Microsoft Acquires Metanautix

If you’ve missed the announcement from a couple of weeks ago, Microsoft acquired Metanautix – a startup founded by ex-Google engineers who worked on BigQuery (aka Dremel). Technical details are scarce at point. In fact, the Metanautix website doesn’t exist anymore but there are YouTube videos and slides, such as this one. A while back, I wrote about logical data warehouses, which come in different shapes and names, such as software-defined data marts, distributed data, and, what I call, brute-force queries, such as Amazon QuickSight. It looks like that with this acquisition, Microsoft is hoping to make a step in this direction, especially when it comes to Big Data analysis.

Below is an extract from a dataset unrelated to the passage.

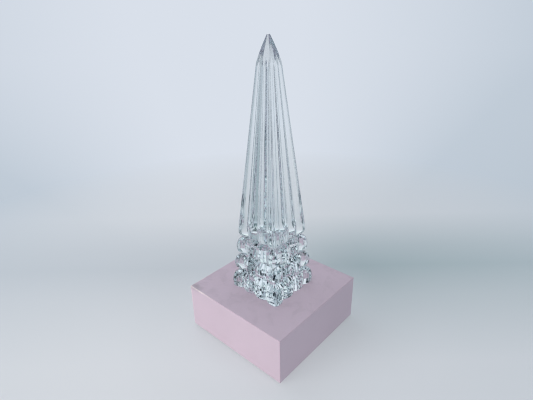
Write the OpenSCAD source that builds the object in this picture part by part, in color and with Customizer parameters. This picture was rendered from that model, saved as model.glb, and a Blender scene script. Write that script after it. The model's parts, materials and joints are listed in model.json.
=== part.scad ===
// Crystal award: a solid cut-crystal obelisk on a painted square plinth.
// Millimetres, +Z up. The origin is the centre of the underside, on the surface the award stands on.

/* [Plinth] */
// Width of the plinth across its flat sides
plinth_w = 120; // [100:1:160]
// Height of the painted box, without its foot pads
plinth_h = 49; // [42:1:70]
// Thickness of the mitred boards
board_t = 9; // [6:0.5:12]
// Thickness of the screwed bottom cover
cover_t = 5; // [3:0.5:6]
// Gap between the bottom cover and the boards around it
cover_gap = 0.2; // [0.1:0.05:0.5]
// Radius of the eased outer edges
edge_r = 0.6; // [0.3:0.1:1.5]

/* [Plinth fittings] */
// Width of the square glue blocks in the corners
block_w = 18; // [16:1:22]
// Outer diameter of the screw thread
screw_d = 3.5; // [3:0.5:4]
// Length of the screws under the head's top
screw_l = 16; // [12:1:20]
// Diameter of the countersunk screw heads
screw_head_d = 7; // [6:0.5:8]
// Diameter of the foot pads
pad_d = 16; // [12:1:20]
// Thickness of the foot pads
pad_t = 1.6; // [1:0.1:3]
// Distance of each foot pad from both centre lines
pad_offset = 30; // [24:1:32]

/* [Crystal] */
// Height of the obelisk
crystal_h = 236.6; // [200:0.1:300]
// Half width of the obelisk over its reeds, at the foot
foot_half = 30.6; // [26:0.1:34]
// Half width over the reeds where the shaft's taper would meet the tip's height
top_half = 5.5; // [4:0.05:9]
// Depth of the notches between the shaft's reeds, as a share of the half width
notch_share = 0.11; // [0.05:0.005:0.13]
// Depth of the notches between the foot's cushions, as a share of the half width
foot_notch_share = 0.09; // [0.05:0.005:0.13]
// How far the rounded corners stand back from the reeds' crests, as a share of the half width
corner_inset = 0.04; // [0.02:0.005:0.08]
// Depth of the grooves that part the rows of cushions
groove_depth = 2.3; // [1.5:0.1:3.5]
// Height over which the reeds round off above the top groove
reed_end = 8; // [6:0.5:14]
// Half width of the small flat on the tip
tip_flat = 0.9; // [0.8:0.1:2]
// Slope of the tip's facets next to that flat
tip_slope = 0.365; // [0.25:0.005:0.5]
// Bulge of the tip's facets per millimetre of height
tip_bulge = 0.0028; // [0.0005:0.0001:0.004]

/* [Adhesive] */
// Diameter of the clear adhesive dots
dot_d = 8; // [6:0.5:12]
// Thickness of the adhesive dots
dot_t = 0.5; // [0.3:0.1:1]
// Distance of each dot from both centre lines
dot_offset = 17; // [12:0.5:20]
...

From I was able to gather online to connect the pieces, Metanautix Quest uses a SQL-like language to define tables that point to wherever the data resides, such as in HDFS, flat files, or RDBMS. The syntax to define a table might like this:

DEFINE TABLE t AS /path/to/data/*

SELECT TOP(signal1, 100), COUNT(*) FROM t

I believe that the original Google implementation would leave the data on the Google File System (GFS). However, it looks like Metanautix always brings the data into an in-memory columnar store, similar to how Tabular stores the data. When the user sends a query (the query could relate data from multiple stores), a multi-level serving tree algorithm is used to parallelize the query and fetch the data with distributed joins, as described in more details in the “Dremel: Interactive Analysis of WebScale Datasets” whitepaper by Google. According to the whitepaper, this query execution pattern outperforms by far MapReduce queries.

While I was reading about Metanautix, I couldn’t help but ask myself “how is it different than Tabular if it brings the data in?” Yet, from the announcement:

“With Metanautix technology, IT teams can connect a diversity of their company’s information across private and public clouds, without having to go through the costly and complex process of moving data into a centralized system.”

It might that Metanautix is more scalable when it comes to Big Data although I don’t see how this could happen if the data is not in situ. We shall see as details start coming in. “In the coming months, we will have more to share about how we will bring Metanautix technology into the Microsoft data platform, including SQL Server and the Cortana Analytics Suite” One thing is for sure: as with logical data warehouses, Metanautix won’t solve your data integration challenges and it’s not a replacement for DW. From what I can tell, it could help with ad hoc analysis across distributed datasets without having to build analytical models, with all the pros and cons surrounding it.